Any resolution on this?

chetansharmagithub commented 3 years ago

karan-kaushik-searce You've used whitelistedTables=instance-name.testdb.testtab. Are you sure that your MySQL instance name is 'instance-name' ?

karunakarv commented 3 years ago

how can i get mysql instance name. I have installed mysql on linux vm. Will be it same as my linux host name or any command available to find it?

chetansharmagithub commented 3 years ago

@karunakarv Even I do not know it yet. I've tried with some random instance names like mysql, localhost, host-server-name etc. but none of them worked.

chetansharmagithub commented 3 years ago

@karan-kaushik-searce @karunakarv Here is an update: I've got it working by using my database name as the instance name. For example, if my database name is rdw and table name is people, then my whitelistedTables string for this table will be rdw.rdw.people I hope this helps everyone here.

karunakarv commented 3 years ago

@chetansharmagithub After changing, whitelisted table name, I am getting new error. "ERROR common.DataCatalogSchemaUtils: Entry group name: "

chetansharmagithub commented 3 years ago

@karunakarv I was also facing similar error earlier. This ERROR is probably caused by using wrong name for the topic. Actually, the documentation guide currently given on github is not completely correct. What you should use rather as the topic name is the value you've specified for the 'gcpPubsubTopicPrefix' key in dataflow_cdc-properties file. For example, if

gcpPubsubTopicPrefix=exportdemo

then, pubsub topic name should be 'exportdemo' on GCP console.

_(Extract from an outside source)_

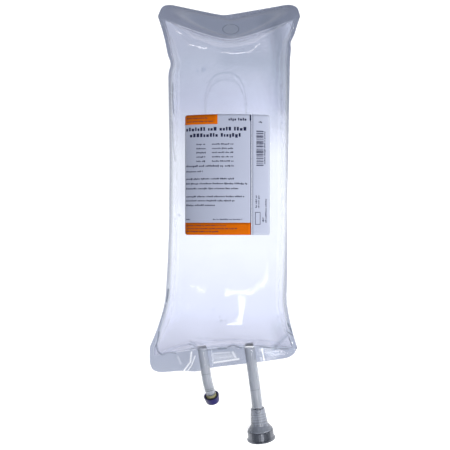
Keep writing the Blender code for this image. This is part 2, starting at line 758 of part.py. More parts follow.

I hope this solves your problem too.

mariana-vc commented 3 years ago

I'm having the same error as @karunakarv ERROR common.DataCatalogSchemaUtils: Entry group name: Topic name at GCP=>topic_name gcpPubsubTopicPrefix=topic_name

chetansharmagithub commented 3 years ago

@mariana-vc There is a catch for topic name on GCP. Let me clarify it deeply:

On running cdc-embedded-connector in singleTopicMode=true, Changes in all the whitelisted tables are pushed onto single topic. And, the topic name should be same as the value of gcpPubSubPrefix specified in dataflow_cdc.properties

On running in multi-topic mode i.e. singleTopicMode=false (or not using this property, as default value is false), Multiple topics should be created on GCP. And, changes in each whitelisted table are pushed onto corresponding pub/sub topic. And, the topics names should be a combination of the value of gcpPubSubPrefix specified in dataflow_cdc.properties and the fully qualified table name. For example, if pubSubTopicPrefix=topicname And, fully qualified table name is instance_name.db_name.people Then, topic name on GCP should be named topic_name_instance_name.db_name.people And, similarly separate topics for all the tables should be created.

I hope this helps.

hugosoftdev commented 3 years ago

Any update on this? @chetansharmagithub did you make it work? If so, can you share your config pls? (with fake infos, no worries lol)

chetansharmagithub commented 3 years ago

@hugosoftdev It was working with the details I had shared in the comments above. Please follow them. After that, if you will still face any issues, which I don't think will be the case, feel free to share the problem/error you're stuck at.

github-actions[bot] commented 3 months ago

This issue has been marked as stale due to 180 days of inactivity. It will be closed in 1 week if no further activity occurs. If you think that’s incorrect or this pull request requires a review, please simply write any comment. If closed, you can revive the issue at any time. Thank you for your contributions.

github-actions[bot] commented 3 months ago

This issue has been closed due to lack of activity. If you think that is incorrect, or the pull request requires review, you can revive the PR at any time.